Tuesday 19 January 2016

The Rolling Stones: 50 Years (and the art of physical homage)

In rock ‘n’ roll parlance, I “paid homage” to a paperback copy of this book.

We were in Melbourne for Christmas, being hosted for the big feast by my niece’s generous Italian in-laws, and sleeping (for want of a better word) in a seemingly flash Airbnb in a nearby suburb.

We soon found out the house wasn’t as flash as we thought. Melbourne was 40-plus in the day and still 30 at night, and the house's aircon had only one setting: Freezing Blizzard with Deafening Jet Engine Roar. The windows were all conveniently painted shut lest any fresh air find its way inside. Even worse, the bedroom lights could never be fully turned off, there were no forks and the stove needed someone to keep their hand on the knob the whole time you were cooking.

In fact, the only well stocked part of the whole house was the bookshelf, which included amongst its decent reads several rock biographies. Not one of the books had ever been opened however, let alone read, and I felt that was sad.

I started reading The Rolling Stones: Fifty Years by Christopher Sandford because I remembered a Keith Richards comment that learning open tuning was transformative, like the shutters being lifted on how to actually play guitar. As a sloppy spare-room guitarist, I was normally happy to knock out folk standards and the odd bluegrass tune, but had been generally reluctant to take on the mysterious art of fiddling with the tuning keys to get deep inside the blues.

But just the week before, my guitarist son had shown me a couple of songs in open D, including Prodigal Son, the Reverend Robert Wilkins tune the Stones “paid homage” to on Beggar’s Banquet – without attribution or payment by the way.

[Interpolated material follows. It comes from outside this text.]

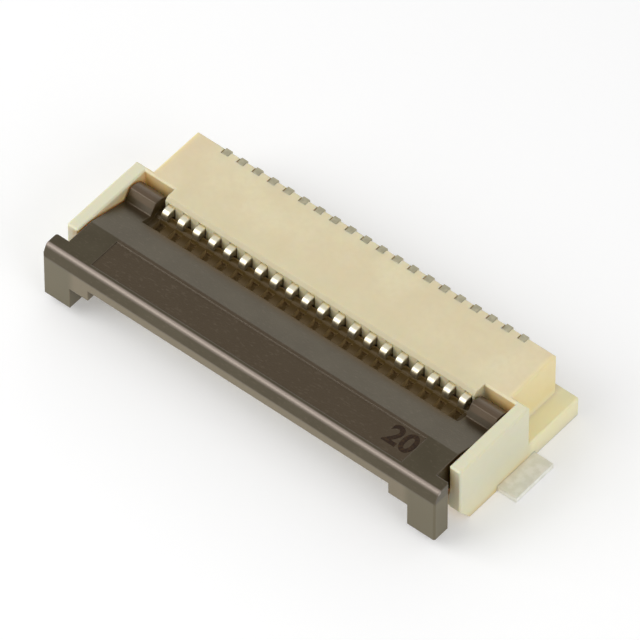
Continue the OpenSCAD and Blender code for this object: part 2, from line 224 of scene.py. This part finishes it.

So, as I struggled to lift the shutters on open tuning, I thought I’d take inspiration from Keef and delve into the Stones bio. Once I started I couldn’t stop, but we had to go back to Sydney I had barely scratched the surface. Still, as we hadn’t slept at all, I felt I was owed a bit of compensation, and so I applied the “homage” rule.

I assumed the bit where Keith learned how to play open tuning was in his tender years in Dartford. But in fact, it was only when Ry Cooder sat in on a recording session that Keith wondered what the hell he was doing, and Cooder showed him all aspect of open tuning, even getting the groove going with a riff that sounded “very much like” the intro to a later Stone’s hit, Honky Tonk Women. Sandford covers himself by stating there is “absolutely no question of piracy on Keith’s part”.

However, one paragraph later he reports how Cooder was less than impressed with the “homage” they paid his riffs:
Cooder went ballistic a year or so later and publicly charged the Stones with stealing his best licks. “They’re bloodsuckers, man.”
He wasn’t the last to complain about not being credited for co-writing songs, and even if the collaborators did get a mention, it never transferred into royalties. Brian Jones’ replacement Mick Taylor was particularly disillusioned by his inability to get inside the brackets with (Jagger/Richards), and left the band largely because of it.

It wasn’t just riffs they borrowed: wives, concubines, girlfriends, girlfriends’ boyfriends – all seemed up for grabs. But after a few hundred pages of the non-stop sex and drugs and rock and roll I got tired. I can only imagine how they felt!

At least they showed admirable stamina.